SMEs, long recognised as the vital engine of growth and South Africa’s best chance of creating inclusive economic growth, have arguably borne the brunt of the pandemic and the wide-ranging measures taken to curb it. The insurance industry’s imperative to change how it approaches its clients is nowhere more important when it comes to these businesses.
Insurers have traditionally seen their role as basically confined to helping their clients recover from loss. Over the past several years, more innovative companies realised that clients were looking for a more proactive approach, and began piloting ways to help clients avoid losses, primarily by helping them to understand the particular risk landscape they must confront, and what mitigation measures they need to take. This kind of approach has subtly been altering the dynamics of the insurer/ client relationship – insurers have to become more informed about the nuances of their clients’ businesses in order to provide this kind of help. I believe that this trend will strengthen as SMEs regroup and the economy returns to normal.
At this point, it’s worth reminding ourselves that insurance is built on the legal concept of uberrima fides, utmost good faith. Trust is obviously crucial to a long-lasting relationship between the insurer and insured, and one way for insurers to build this is to show a commitment not only to understanding their clients’ businesses but to developing the products and services they need, and at the right price. In so doing, one might add, insurers will go a long way towards repositioning themselves less as commodity providers (where price is the deciding factor) to true service providers or business partners.
Here are some of the factors that are shaping these trends in the insurance industry:
The risk landscape has become far more volatile as the world has globalised and digitalised. Insurers need to be much more active in developing new products in line with where business is going. A good example is the fact that digital businesses need proper advice and protection against system outages.
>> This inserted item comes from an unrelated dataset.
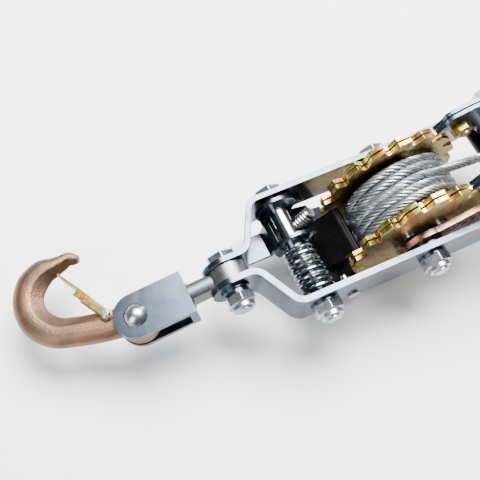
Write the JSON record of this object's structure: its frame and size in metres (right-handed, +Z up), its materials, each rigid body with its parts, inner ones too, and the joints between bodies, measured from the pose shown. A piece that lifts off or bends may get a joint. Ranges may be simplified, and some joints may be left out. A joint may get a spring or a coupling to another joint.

Compliance risk relating to data privacy is also another key area.
Promote understanding of products.
SMEs are often short of resources, both in terms of money and talent – a surprising number simply don’t have the time or skills to understand the cover they have in depth. This gap between what is assumed to be covered and what is actually covered is a significant contributor to the negative perception of insurance companies. Helping clients align their risks and cover is a great builder of trust.
Expand the service offering.
One way of positioning the insurer as a true business partner is for it to offer value-added services that are not directly related to risk identification or management, but that contribute to the business’s viability. Innovative insurers have already begun to construct such offers, often in partnership with the third-party supplier. Examples include offering financial, legal and labour advice, office emergency assistance and an IT help desk. Basic marketing services (such as setting up Facebook and Web pages, and a direct e-mail marketing campaign), as well as a telephonic concierge-type service for procuring goods and services, arranging bookings and making calls. In the current circumstances, guidance about how to apply for COVID-19 relief is an obvious service.
A final point is that in order to respond to new market imperatives, insurers are also going to have to collaborate more widely with other members of the financial services – and other – value chains. In particular, brokers, with their intimate knowledge of their clients’ businesses look like natural allies for insurers and could really be coming into their own.